The practice, common in neighborhoods like Lyari, Orangi Town, and Baldia, involves tapping into neighborhood supply lines. Residents attach long rubber hoses to the pipes, funneling the gas into large, thin plastic sacks. These makeshift containers are then carried into homes, where they are hooked up to stoves.
It’s an accident waiting to happen. A single spark or a puncture in the thin plastic could trigger a massive explosion in densely packed residential blocks.
“We have no choice,” said Mohammad Ali, a resident of a low-income neighborhood in West Karachi. “The main line pressure is zero for most of the day. If we don’t bag the gas when it trickles in at night, we don’t eat.”
Local authorities have long been aware of the practice, yet enforcement remains sporadic. Sui Southern Gas Company (SSGC) officials frequently cite “systemic low pressure” and illegal connections as the primary culprits behind the supply gap. They maintain that these plastic bag operations are not only dangerous but contribute to the massive leakage that drains the city’s already strained network.
The human cost of this energy poverty is high. Emergency rooms in government hospitals regularly treat patients with burn injuries tied to domestic gas leaks. Despite the risk, the reliance on these bags has grown as official supply schedules have become increasingly erratic over the past six months.

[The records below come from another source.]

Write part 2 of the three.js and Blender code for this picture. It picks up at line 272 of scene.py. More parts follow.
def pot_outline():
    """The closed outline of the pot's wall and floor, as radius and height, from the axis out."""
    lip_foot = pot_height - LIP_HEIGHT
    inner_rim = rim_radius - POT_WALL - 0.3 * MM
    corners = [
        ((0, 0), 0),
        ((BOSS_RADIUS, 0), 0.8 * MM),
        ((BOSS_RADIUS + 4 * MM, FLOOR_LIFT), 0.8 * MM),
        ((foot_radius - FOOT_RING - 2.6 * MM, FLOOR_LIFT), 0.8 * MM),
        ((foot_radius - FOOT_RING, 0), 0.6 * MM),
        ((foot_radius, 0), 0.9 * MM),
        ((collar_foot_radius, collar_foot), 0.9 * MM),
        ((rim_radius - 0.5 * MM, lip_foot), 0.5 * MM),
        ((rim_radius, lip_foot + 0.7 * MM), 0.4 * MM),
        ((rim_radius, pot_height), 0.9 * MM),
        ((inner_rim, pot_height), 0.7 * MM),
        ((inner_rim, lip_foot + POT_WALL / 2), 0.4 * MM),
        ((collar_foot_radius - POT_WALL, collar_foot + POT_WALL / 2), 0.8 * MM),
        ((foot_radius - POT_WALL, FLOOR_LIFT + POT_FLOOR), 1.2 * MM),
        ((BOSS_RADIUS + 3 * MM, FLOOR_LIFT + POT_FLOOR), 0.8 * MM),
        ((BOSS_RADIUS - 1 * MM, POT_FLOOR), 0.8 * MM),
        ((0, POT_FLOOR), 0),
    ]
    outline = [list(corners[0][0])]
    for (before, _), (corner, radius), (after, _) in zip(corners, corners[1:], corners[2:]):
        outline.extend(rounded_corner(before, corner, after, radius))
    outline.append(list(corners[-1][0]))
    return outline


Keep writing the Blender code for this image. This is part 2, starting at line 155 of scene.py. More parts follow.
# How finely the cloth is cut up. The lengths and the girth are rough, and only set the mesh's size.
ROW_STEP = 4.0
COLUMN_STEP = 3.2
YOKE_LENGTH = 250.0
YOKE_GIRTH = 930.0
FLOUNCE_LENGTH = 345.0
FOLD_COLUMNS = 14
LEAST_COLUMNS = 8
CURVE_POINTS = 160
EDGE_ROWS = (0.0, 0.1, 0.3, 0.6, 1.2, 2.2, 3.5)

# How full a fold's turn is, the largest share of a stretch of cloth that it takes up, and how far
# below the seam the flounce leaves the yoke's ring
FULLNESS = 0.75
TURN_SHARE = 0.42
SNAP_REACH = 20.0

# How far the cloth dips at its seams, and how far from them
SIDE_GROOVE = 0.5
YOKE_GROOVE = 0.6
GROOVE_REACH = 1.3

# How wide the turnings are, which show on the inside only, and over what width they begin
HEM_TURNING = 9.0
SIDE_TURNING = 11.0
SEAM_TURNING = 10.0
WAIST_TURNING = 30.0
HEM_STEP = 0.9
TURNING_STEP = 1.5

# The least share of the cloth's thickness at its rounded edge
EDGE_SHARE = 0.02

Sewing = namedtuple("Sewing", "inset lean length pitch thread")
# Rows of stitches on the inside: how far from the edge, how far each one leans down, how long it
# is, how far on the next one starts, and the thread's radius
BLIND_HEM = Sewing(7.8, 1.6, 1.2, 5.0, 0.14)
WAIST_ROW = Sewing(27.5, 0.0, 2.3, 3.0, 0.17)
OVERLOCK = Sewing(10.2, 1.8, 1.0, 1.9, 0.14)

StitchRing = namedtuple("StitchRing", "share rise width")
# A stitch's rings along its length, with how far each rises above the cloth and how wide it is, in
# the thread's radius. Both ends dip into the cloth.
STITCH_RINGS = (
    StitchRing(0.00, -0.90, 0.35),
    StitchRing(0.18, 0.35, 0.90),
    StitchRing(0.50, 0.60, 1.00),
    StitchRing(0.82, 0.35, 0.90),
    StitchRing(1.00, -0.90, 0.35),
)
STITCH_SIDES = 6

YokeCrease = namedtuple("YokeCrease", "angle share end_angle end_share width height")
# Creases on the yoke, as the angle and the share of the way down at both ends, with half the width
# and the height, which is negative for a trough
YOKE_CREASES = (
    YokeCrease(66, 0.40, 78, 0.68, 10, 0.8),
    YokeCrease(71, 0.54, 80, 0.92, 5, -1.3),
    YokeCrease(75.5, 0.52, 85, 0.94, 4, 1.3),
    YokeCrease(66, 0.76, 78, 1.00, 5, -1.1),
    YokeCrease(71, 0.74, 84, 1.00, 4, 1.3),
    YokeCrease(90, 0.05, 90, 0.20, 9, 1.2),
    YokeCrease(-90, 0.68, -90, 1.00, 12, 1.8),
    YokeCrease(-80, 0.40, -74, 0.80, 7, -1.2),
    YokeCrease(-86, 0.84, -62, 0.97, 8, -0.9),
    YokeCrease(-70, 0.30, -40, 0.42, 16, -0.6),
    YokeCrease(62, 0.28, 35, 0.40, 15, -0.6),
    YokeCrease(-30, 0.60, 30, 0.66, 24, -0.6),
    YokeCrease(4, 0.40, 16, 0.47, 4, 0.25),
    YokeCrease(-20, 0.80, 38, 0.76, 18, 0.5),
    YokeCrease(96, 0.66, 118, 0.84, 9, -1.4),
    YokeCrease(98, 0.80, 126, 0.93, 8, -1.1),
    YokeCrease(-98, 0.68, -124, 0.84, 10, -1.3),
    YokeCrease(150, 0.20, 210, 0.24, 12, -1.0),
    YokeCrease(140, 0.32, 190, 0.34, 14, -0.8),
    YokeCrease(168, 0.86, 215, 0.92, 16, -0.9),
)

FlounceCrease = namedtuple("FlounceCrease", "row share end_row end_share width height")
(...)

Experts point to a crumbling infrastructure that hasn’t kept pace with Karachi’s sprawling population. While the government discusses potential LNG imports and pipeline upgrades, these plans rarely reach the street level of the city’s poorest districts.
For now, the sound of hissing plastic bags—and the lingering smell of gas in cramped living rooms—has become a grim, daily reality for thousands. It is a dangerous trade-off: the risk of a domestic fire versus the certainty of going without a meal.